Living Happy in a Happy Community: Economics as Intersubjectivity

July 1, 2023 from 10:00 am to 10:40 am

Speaker: Emilio di Somma

Economics is a human activity. An understanding of such activity, therefore, cannot be achieved without an effort to understand the human person. As Bruni and Zamagni have affirmed, in their Dizionario di Economia Civile, social scientists and economists must take into account intersubjectivity within their own analysis. They also make a distinction between “social relation” and “Personal relation”, giving privilege to the second. The first form of relation are totally anonymous and can be abstracted by specific subjects, they can be “typified” and described in an anonymous and impersonal forms. The second, instead, depend and rely on the individual subjectivity of the persons involved.

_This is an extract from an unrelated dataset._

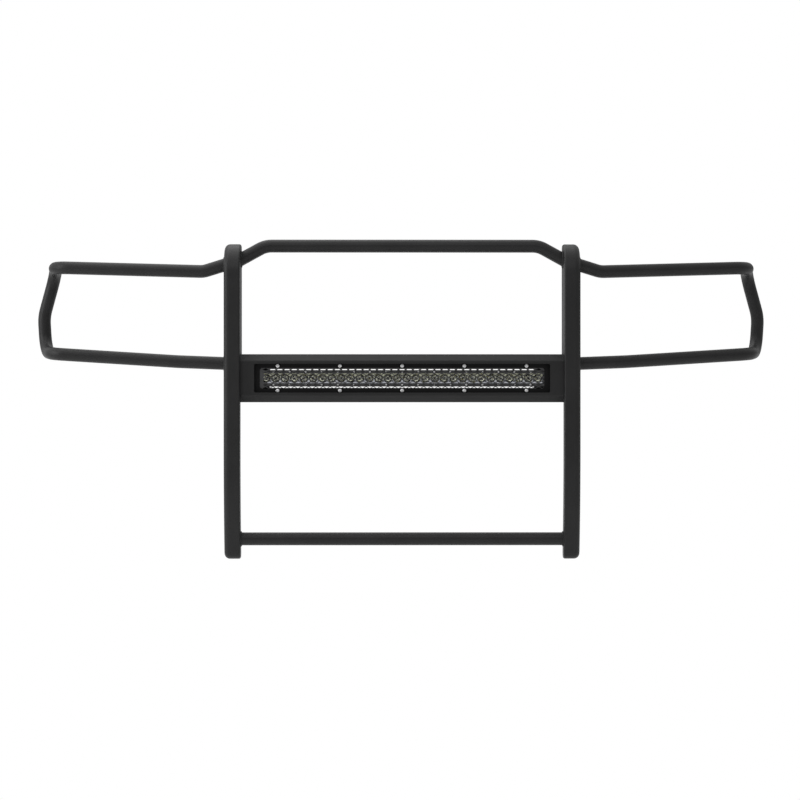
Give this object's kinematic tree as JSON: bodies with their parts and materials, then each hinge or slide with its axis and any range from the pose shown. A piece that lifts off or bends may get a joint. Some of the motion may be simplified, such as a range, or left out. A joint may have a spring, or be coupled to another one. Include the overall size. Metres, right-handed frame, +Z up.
{
  "type": "front grille guard",
  "caption": "Tubular black front grille guard for a truck, with headlamp wings, deep uprights and a boxed crossbar holding a screened LED light bar that tilts for aim.",
  "frame": {"origin": "middle of the guard's footprint, level with the feet of the uprights", "axes": "+X to the guard's right seen from the front, +Y back towards the truck, +Z up"},
  "size_m": [2.014, 0.285, 0.8588],
  "materials": {
    "black_powder_coat": "satin textured black powder coat on steel",
    "recess_black": "satin black powder coat on steel sheet",
    "mesh_black": "black powder coat on expanded steel",
    "zinc_plated_steel": "zinc-plated steel",
    "stainless_steel": "bright stainless steel",
    "black_anodised_aluminium": "black anodised extrusion",
    "bezel_black": "satin black die-cast frame",
    "clear_lens": "clear moulded polycarbonate, seen as glass",
    "reflector_chrome": "vacuum-metallised moulding",
    "board_white": "white solder mask on an aluminium board",
    "led_yellow": "yellow phosphor under silicone",
    "black_rubber": "matte silicone gasket",
    "black_nylon": "matte moulded nylon"
  },
  "bodies": {
    "guard": {"left_upright": "black_powder_coat", "right_upright": "black_powder_coat", "top_bar": "black_powder_coat", "bottom_bar": "black_powder_coat", "left_wing_tube": "black_powder_coat", "right_wing_tube": "black_powder_coat", "crossbar_housing": "black_powder_coat", "crossbar_back_plate": "black_powder_coat", "left_end_plate": "black_powder_coat", "right_end_plate": "black_powder_coat", "end_plate_bolts": "zinc_plated_steel", "upright_weld_nuts": "zinc_plated_steel", "screen_plate": "recess_black", "expanded_mesh": "mesh_black", "screen_bolts": "stainless_steel", "screen_nuts": "zinc_plated_steel", "left_light_bar_bracket": "black_powder_coat", "right_light_bar_bracket": "black_powder_coat", "light_bar_bracket_bolts": "zinc_plated_steel", "left_bracket_tab": "black_powder_coat", "right_bracket_tab": "black_powder_coat", "left_frame_bracket": "black_powder_coat", "right_frame_bracket": "black_powder_coat", "left_bracket_bolts": "zinc_plated_steel", "right_bracket_bolts": "zinc_plated_steel", "bracket_washers": "zinc_plated_steel", "bracket_nuts": "zinc_plated_steel"},
    "light_bar": {"light_bar_housing": "black_anodised_aluminium", "bezel": "bezel_black", "bezel_screws": "stainless_steel", "lens": "clear_lens", "lens_gasket": "black_rubber", "reflector_strip": "reflector_chrome", "circuit_board": "board_white", "led_emitters": "led_yellow", "left_light_bar_end_cap": "black_anodised_aluminium", "right_light_bar_end_cap": "black_anodised_aluminium", "left_end_cap_gasket": "black_rubber", "right_end_cap_gasket": "black_rubber", "end_cap_screws": "stainless_steel", "pivot_bolts": "stainless_steel", "pivot_washers": "black_nylon", "cable_gland": "black_nylon", "vent_plug": "black_nylon"}
  },
  "joints": [
    {"name": "light_bar_aim", "type": "hinge", "parent": "guard", "child": "light_bar", "pos_m": [0, -0.0645, 0.4854], "axis": [1, 0, 0], "range_deg": [-6, 6]}
  ]
}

Economic relations are just another form of relation between persons. Therefore, an analysis should at least be aware, if not able to analyze, of the “unspoken” in said relations: emotions, beliefs, values, etc.; In fact, according to the authors, to reduce the complexity of motivations, drives and interiority to merely the observable effects of the economic relation is a methodological fallacy. The anthropology on which this understanding of economics is built aims to consider the human being as a multi-faceted being, that is not reduced to a one-dimensional aspect of his existence (i.e. rational choice, desire, selfishness, etc.) like in mainstream economic interpretation. In this interpretation, the human person is influenced by a multitude of factors that can find realization only in the moment these motivations enter into a form of relations with the other. In this sense, an economic based on this kind of anthropology, according to the author, would be able to analyze and evaluate also other forms of relations that do not fit perfectly within economic action (like gratuitous action or the act of gift).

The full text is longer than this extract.